::: Data block

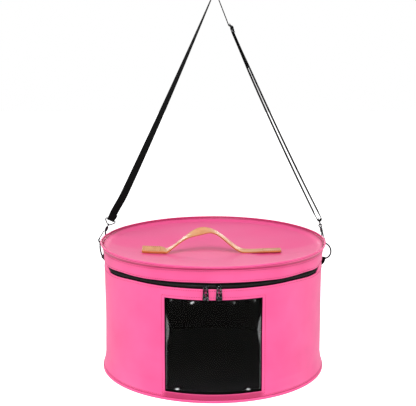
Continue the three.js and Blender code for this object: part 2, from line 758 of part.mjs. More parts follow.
// The strap: folded and sewn round the left hook's bar, up over the crown, down through the adjuster,
// round the right hook's bar and back up round the adjuster's middle bar, with its end sewn between the plies.
function makeStrap(left, right) {
  const up = new THREE.Vector3(0, crown.y - right.bar.y, crown.z - right.bar.z).normalize();
  const across = new THREE.Vector3(1, 0, 0).cross(up);
  const heart = crown.clone().addScaledVector(up, -crownRadius);
  const onPlane = (p) => heart.clone().add(new THREE.Vector3(p.x, 0, 0)).addScaledVector(up, p.y);
  const bend = crownRadius + strapThickness / 2;
  const foldRadius = loopWire + clearance + strapThickness / 2;
  const path = [];
  const put = (at, width) => path.push({ at, across: width });

  // The left run turns slowly from facing the front at its hook to edge-on at the crown
  const aside = heart.x - left.bar.x;
  const lift = heart.z - left.bar.z;
  const leanLeft = Math.atan2(aside, lift + 4 * leftSag) - Math.asin(bend / Math.hypot(aside, lift));
  const leave = new THREE.Vector2(-bend * Math.cos(leanLeft), bend * Math.sin(leanLeft));
  const rise = onPlane(leave).sub(left.bar);
  const leftLength = rise.length();
  rise.normalize();
  const leftAcross = left.across.clone().negate();
  const outer = new THREE.Vector3().crossVectors(rise, leftAcross).normalize();
  const onLeft = (height, out) => left.bar.clone().addScaledVector(rise, height).addScaledVector(outer, out);
  const plyHalf = (height) => {
    const closing = THREE.MathUtils.smoothstep(height, 1.5, 14);
    return THREE.MathUtils.lerp(foldRadius, plyStep / 2 + 0.1, closing);
  };
  for (const height of [foldLength, 20, 14, 10, 6.5, 3.5, 1.2]) put(onLeft(height, -plyHalf(height)), leftAcross);
  for (let i = 0; i <= 8; i += 1) {
    const angle = (Math.PI * i) / 8;
    put(onLeft(-foldRadius * Math.sin(angle), -foldRadius * Math.cos(angle)), leftAcross);
  }
  for (const height of [1.2, 3.5, 6.5, 10, 14, 20, foldLength]) put(onLeft(height, plyHalf(height)), leftAcross);
  const leftSteps = 20;
  for (let i = 1; i < leftSteps; i += 1) {
    const height = THREE.MathUtils.lerp(foldLength, leftLength, i / leftSteps);
    const share = height / leftLength;
    const settle = 1 - THREE.MathUtils.smoothstep(height, foldLength, foldLength + settleLength);
    const at = onLeft(height, plyHalf(height) * settle);
    const beyond = (height - foldLength) / (leftLength - foldLength);
    at.z -= 4 * leftSag * beyond * (1 - beyond);
    put(at, turnedPart(leftAcross, across, rise, beyond * share ** 0.2));
  }

  // The right run lies in one plane, over wheels: the crown, the adjuster's bars and the hook's bar
  const slope = rad(adjusterLean);
  const down = new THREE.Vector2(Math.sin(slope), -Math.cos(slope));
  const face = new THREE.Vector2(Math.cos(slope), Math.sin(slope));
  const middle = new THREE.Vector2(adjusterAside, -adjusterDrop);
  const pitch = adjusterLength / 2 - adjusterBar;
  const upperBar = middle.clone().addScaledVector(down, -pitch);
  const lowerBar = middle.clone().addScaledVector(down, pitch);
  const middleBar = middle.clone().addScaledVector(face, -adjusterDish);
  const fromHeart = right.bar.clone().sub(heart);
  const barAt = new THREE.Vector2(fromHeart.x, fromHeart.dot(up) + tearRadius - foldRadius);
  const near = adjusterBar + clearance + strapThickness / 2;
  const long = { steps: 11, sag: rightSag };
  const wheels = [
    { at: new THREE.Vector2(0, 0), radius: bend, turn: -1, steps: 4 },
    { at: upperBar, radius: near, turn: 1 },
    { at: middleBar, radius: near + plyStep, turn: -1 },
    { at: lowerBar, radius: near, turn: 1, ...long },
    { at: barAt, radius: tearRadius, turn: -1, ...long },
    { at: lowerBar, radius: near + 2 * plyStep, turn: -1 },
    { at: middleBar, radius: near, turn: -1 },
    { at: lowerBar, radius: near + plyStep, turn: 1, steps: 3, sag: rightSag, until: tailShare },
    { at: barAt, radius: tearRadius - plyStep, turn: -1 },
  ];
  const leaveRight = touching(wheels[0], wheels[1]) + Math.PI / 2;
  const crownSteps = 10;
  for (let i = 0; i <= crownSteps; i += 1) {
    const angle = THREE.MathUtils.lerp(Math.PI - leanLeft, leaveRight, i / crownSteps);
    put(onPlane(new THREE.Vector2(bend * Math.cos(angle), bend * Math.sin(angle))), across);
  }
  const rightAcross = right.across.clone().multiplyScalar(Math.sign(right.across.dot(across)));
  const runDown = right.bar.clone().sub(onPlane(lowerBar)).normalize();
  for (const point of beltPath(wheels)) {
    const low = 1 - THREE.MathUtils.smoothstep(point.y, barAt.y + 10, barAt.y + 10 + twistLength);
    put(onPlane(point), turnedPart(across, rightAcross, runDown, low));
  }
  const stations = path.map((station, i) => {
    const next = path[Math.min(i + 1, path.length - 1)].at;
    const before = path[Math.max(i - 1, 0)].at;
    return {
      ...station,
      along: next.clone().sub(before).normalize(),
      width: strapWidth,
      thickness: strapThickness,
    };
  });
  add(box, 'shoulder_strap', bandAlong(stations), 'webbing');

  // The adjuster: three bars between two side rails, in the same plane
  const railInside = strapWidth / 2 + 2 * clearance;
  const bars = [upperBar, middleBar, lowerBar].map((at) => {
    const bar = new THREE.CylinderGeometry(adjusterBar, adjusterBar, 2 * railInside + 1, 8);
    return solidOf(bar.rotateX(Math.PI / 2).translate(at.x, at.y, 0));
  });
  const corner = (u, v) => middle.clone().addScaledVector(down, u).addScaledVector(face, v);
  const rail = new THREE.Shape([
    corner(-pitch - adjusterBar, -adjusterBar),
    corner(-1.8, -adjusterDish - adjusterBar),
    corner(1.8, -adjusterDish - adjusterBar),
    corner(pitch + adjusterBar, -adjusterBar),
    corner(pitch + adjusterBar, adjusterBar),
    corner(-pitch - adjusterBar, adjusterBar),
  ]);
  const rails = [railInside, -railInside - adjusterRail].map((z) => {
    const block = new THREE.ExtrudeGeometry(rail, { depth: adjusterRail, bevelEnabled: false });
    return solidOf(block.translate(0, 0, z));
  });
  const whole = [...bars, ...rails].reduce((sum, solid) => sum.add(solid));
  const basis = new THREE.Matrix4().makeBasis(new THREE.Vector3(1, 0, 0), up, across);
  basis.setPosition(heart);
  add(box, 'strap_adjuster', geometryOf(whole).applyMatrix4(basis), 'metal');
}

makeDrum();
makeZip();
makeLid();
makeHandle();
const hangersMade = Object.fromEntries(
  Object.entries(hangers).map(([side, hanger]) => [side, makeHanger(side, hanger)]),
);
makeStrap(hangersMade.left, hangersMade.right);

const part = new THREE.Group();
box.position.copy(crown).negate();
part.add(box);

export default part;
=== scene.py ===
"""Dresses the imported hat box: surfaces from numpy, procedural finishes, a plain studio and the camera.

Sizes are millimetres in the drum's own frame, whose origin is the middle of the base. The part's origin is
the underside of the strap's crown, so every mesh is moved there and turned to metres when it is made.
"""

import logging
import math
from dataclasses import dataclass, field
from enum import Enum

import bmesh
import bpy
import numpy as np
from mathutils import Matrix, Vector


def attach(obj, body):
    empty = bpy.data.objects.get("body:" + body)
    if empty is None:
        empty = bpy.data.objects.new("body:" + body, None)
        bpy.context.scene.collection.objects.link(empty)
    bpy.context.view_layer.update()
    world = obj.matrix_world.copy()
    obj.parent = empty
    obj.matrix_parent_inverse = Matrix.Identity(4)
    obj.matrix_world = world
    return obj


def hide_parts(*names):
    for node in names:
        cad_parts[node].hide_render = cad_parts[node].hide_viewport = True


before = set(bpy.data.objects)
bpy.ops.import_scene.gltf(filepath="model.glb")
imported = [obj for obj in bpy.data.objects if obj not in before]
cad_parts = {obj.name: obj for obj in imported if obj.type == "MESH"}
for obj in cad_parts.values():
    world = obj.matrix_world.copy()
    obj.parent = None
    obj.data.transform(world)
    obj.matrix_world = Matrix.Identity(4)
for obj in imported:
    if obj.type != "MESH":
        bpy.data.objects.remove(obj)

log = logging.getLogger("hat_box")
METRES = 0.001
CROWN = np.array([3.0, 0.0, 709.6])
WHOLE_TURN = np.linspace(0, 2 * np.pi, 361)
Array = np.ndarray
Tree = bpy.types.NodeTree
Node = bpy.types.Node
Socket = bpy.types.NodeSocket
Piece = bpy.types.Object


# Plain vector sums


def unit(vectors: Array) -> Array:
    """Vectors of length one, along the last axis."""
    return vectors / np.linalg.norm(vectors, axis=-1, keepdims=True)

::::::

**Problem details**
Look above for the line containing "const part = new THREE.Group();"; copy from it through the last line, exactly, and nothing more.

**Result below**
const part = new THREE.Group();
box.position.copy(crown).negate();
part.add(box);

export default part;
=== scene.py ===
"""Dresses the imported hat box: surfaces from numpy, procedural finishes, a plain studio and the camera.

Sizes are millimetres in the drum's own frame, whose origin is the middle of the base. The part's origin is
the underside of the strap's crown, so every mesh is moved there and turned to metres when it is made.
"""

import logging
import math
from dataclasses import dataclass, field
from enum import Enum

import bmesh
import bpy
import numpy as np
from mathutils import Matrix, Vector


def attach(obj, body):
    empty = bpy.data.objects.get("body:" + body)
    if empty is None:
        empty = bpy.data.objects.new("body:" + body, None)
        bpy.context.scene.collection.objects.link(empty)
    bpy.context.view_layer.update()
    world = obj.matrix_world.copy()
    obj.parent = empty
    obj.matrix_parent_inverse = Matrix.Identity(4)
    obj.matrix_world = world
    return obj


def hide_parts(*names):
    for node in names:
        cad_parts[node].hide_render = cad_parts[node].hide_viewport = True


before = set(bpy.data.objects)
bpy.ops.import_scene.gltf(filepath="model.glb")
imported = [obj for obj in bpy.data.objects if obj not in before]
cad_parts = {obj.name: obj for obj in imported if obj.type == "MESH"}
for obj in cad_parts.values():
    world = obj.matrix_world.copy()
    obj.parent = None
    obj.data.transform(world)
    obj.matrix_world = Matrix.Identity(4)
for obj in imported:
    if obj.type != "MESH":
        bpy.data.objects.remove(obj)

log = logging.getLogger("hat_box")
METRES = 0.001
CROWN = np.array([3.0, 0.0, 709.6])
WHOLE_TURN = np.linspace(0, 2 * np.pi, 361)
Array = np.ndarray
Tree = bpy.types.NodeTree
Node = bpy.types.Node
Socket = bpy.types.NodeSocket
Piece = bpy.types.Object


# Plain vector sums


def unit(vectors: Array) -> Array:
    """Vectors of length one, along the last axis."""
    return vectors / np.linalg.norm(vectors, axis=-1, keepdims=True)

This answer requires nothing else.